(Object modeling scripts)

----------

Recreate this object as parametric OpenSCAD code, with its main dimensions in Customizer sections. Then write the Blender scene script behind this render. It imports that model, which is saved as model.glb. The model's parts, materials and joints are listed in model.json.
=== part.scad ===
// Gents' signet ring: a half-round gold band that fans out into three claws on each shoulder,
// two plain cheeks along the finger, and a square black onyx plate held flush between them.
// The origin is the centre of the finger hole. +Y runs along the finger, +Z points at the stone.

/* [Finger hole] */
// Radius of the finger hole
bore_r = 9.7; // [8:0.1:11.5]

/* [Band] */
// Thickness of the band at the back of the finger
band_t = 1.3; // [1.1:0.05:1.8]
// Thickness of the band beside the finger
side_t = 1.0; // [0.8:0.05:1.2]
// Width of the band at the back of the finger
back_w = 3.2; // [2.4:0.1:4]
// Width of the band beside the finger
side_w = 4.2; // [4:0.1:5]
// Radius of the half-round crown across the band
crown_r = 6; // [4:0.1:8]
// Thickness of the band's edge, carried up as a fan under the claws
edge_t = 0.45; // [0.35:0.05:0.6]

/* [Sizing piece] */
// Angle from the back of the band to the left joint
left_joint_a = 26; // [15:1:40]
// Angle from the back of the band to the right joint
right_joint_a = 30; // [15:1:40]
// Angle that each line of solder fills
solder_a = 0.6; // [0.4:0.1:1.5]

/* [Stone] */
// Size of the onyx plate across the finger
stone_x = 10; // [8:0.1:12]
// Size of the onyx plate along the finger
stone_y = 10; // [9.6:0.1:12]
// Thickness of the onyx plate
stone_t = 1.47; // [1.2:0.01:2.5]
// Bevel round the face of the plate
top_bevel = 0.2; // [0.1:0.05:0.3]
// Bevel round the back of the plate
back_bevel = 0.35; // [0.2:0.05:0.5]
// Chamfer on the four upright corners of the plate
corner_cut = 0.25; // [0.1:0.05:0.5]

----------

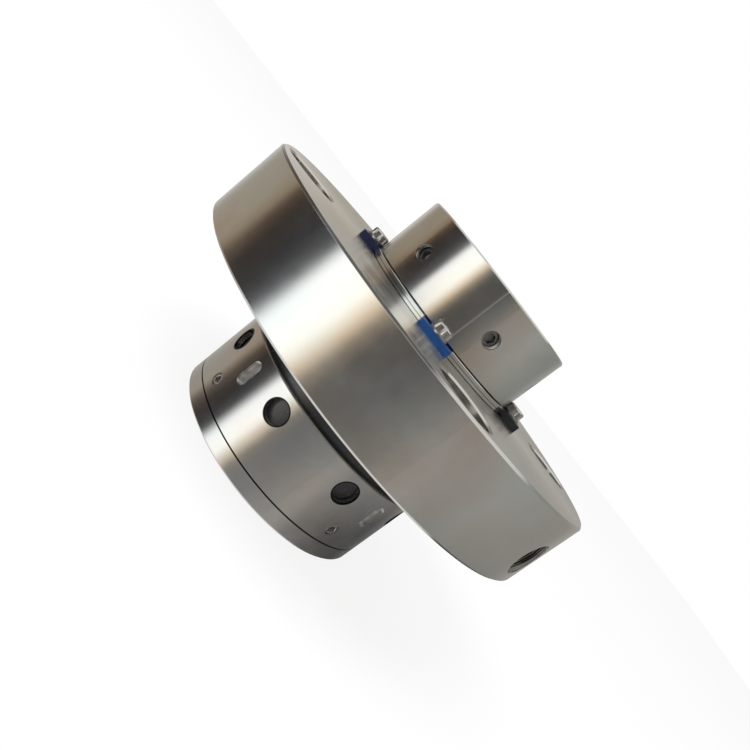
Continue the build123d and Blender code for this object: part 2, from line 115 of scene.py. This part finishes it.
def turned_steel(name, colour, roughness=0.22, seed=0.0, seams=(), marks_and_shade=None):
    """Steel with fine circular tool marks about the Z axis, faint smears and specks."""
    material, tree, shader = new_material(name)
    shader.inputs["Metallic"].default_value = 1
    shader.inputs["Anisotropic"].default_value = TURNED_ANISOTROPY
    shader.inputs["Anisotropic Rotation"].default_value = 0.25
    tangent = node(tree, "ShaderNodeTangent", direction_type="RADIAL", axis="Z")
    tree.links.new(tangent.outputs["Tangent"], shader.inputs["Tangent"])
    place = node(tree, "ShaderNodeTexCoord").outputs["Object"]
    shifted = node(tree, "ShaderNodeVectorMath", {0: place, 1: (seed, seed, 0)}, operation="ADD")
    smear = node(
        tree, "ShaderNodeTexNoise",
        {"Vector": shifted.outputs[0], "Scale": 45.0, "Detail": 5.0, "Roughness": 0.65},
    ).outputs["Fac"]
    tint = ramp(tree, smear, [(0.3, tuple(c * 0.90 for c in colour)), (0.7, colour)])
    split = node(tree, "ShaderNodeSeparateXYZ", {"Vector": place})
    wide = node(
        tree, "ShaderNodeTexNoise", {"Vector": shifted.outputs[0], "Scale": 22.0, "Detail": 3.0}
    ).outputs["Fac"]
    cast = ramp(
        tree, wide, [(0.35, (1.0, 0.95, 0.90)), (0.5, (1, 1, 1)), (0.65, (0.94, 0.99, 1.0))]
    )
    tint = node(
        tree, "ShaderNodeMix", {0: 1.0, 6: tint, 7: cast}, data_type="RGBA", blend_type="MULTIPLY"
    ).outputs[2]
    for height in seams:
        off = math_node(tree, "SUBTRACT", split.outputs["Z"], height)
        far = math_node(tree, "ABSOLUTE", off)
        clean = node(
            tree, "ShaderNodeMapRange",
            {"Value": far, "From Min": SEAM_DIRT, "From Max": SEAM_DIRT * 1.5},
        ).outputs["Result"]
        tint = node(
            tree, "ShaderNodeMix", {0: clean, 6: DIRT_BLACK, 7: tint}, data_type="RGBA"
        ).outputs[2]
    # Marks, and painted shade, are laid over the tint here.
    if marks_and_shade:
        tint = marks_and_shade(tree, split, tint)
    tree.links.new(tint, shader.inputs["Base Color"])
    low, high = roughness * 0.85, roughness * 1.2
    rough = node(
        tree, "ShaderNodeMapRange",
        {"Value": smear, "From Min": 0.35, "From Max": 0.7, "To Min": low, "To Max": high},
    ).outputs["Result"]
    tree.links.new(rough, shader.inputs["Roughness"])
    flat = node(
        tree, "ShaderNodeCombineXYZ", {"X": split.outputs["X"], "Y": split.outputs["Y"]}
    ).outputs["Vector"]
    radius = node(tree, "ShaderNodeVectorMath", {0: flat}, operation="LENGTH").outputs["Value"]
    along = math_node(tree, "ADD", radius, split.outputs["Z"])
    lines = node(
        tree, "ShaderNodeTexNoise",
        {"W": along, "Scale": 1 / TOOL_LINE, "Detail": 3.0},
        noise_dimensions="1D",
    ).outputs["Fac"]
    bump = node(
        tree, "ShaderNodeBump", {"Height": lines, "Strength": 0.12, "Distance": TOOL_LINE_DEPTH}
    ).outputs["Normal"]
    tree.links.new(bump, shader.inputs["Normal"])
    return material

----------

== Short exercise ==
Nothing beyond the lines starting at the line containing "Recreate this object" and ending at the line containing "edge_t = 0.45; // [0.35:0.05:0.6]" is to be reproduced; reproduce those lines exactly, both ends included.

== Exercise result ==
Recreate this object as parametric OpenSCAD code, with its main dimensions in Customizer sections. Then write the Blender scene script behind this render. It imports that model, which is saved as model.glb. The model's parts, materials and joints are listed in model.json.
=== part.scad ===
// Gents' signet ring: a half-round gold band that fans out into three claws on each shoulder,
// two plain cheeks along the finger, and a square black onyx plate held flush between them.
// The origin is the centre of the finger hole. +Y runs along the finger, +Z points at the stone.

/* [Finger hole] */
// Radius of the finger hole
bore_r = 9.7; // [8:0.1:11.5]

/* [Band] */
// Thickness of the band at the back of the finger
band_t = 1.3; // [1.1:0.05:1.8]
// Thickness of the band beside the finger
side_t = 1.0; // [0.8:0.05:1.2]
// Width of the band at the back of the finger
back_w = 3.2; // [2.4:0.1:4]
// Width of the band beside the finger
side_w = 4.2; // [4:0.1:5]
// Radius of the half-round crown across the band
crown_r = 6; // [4:0.1:8]
// Thickness of the band's edge, carried up as a fan under the claws
edge_t = 0.45; // [0.35:0.05:0.6]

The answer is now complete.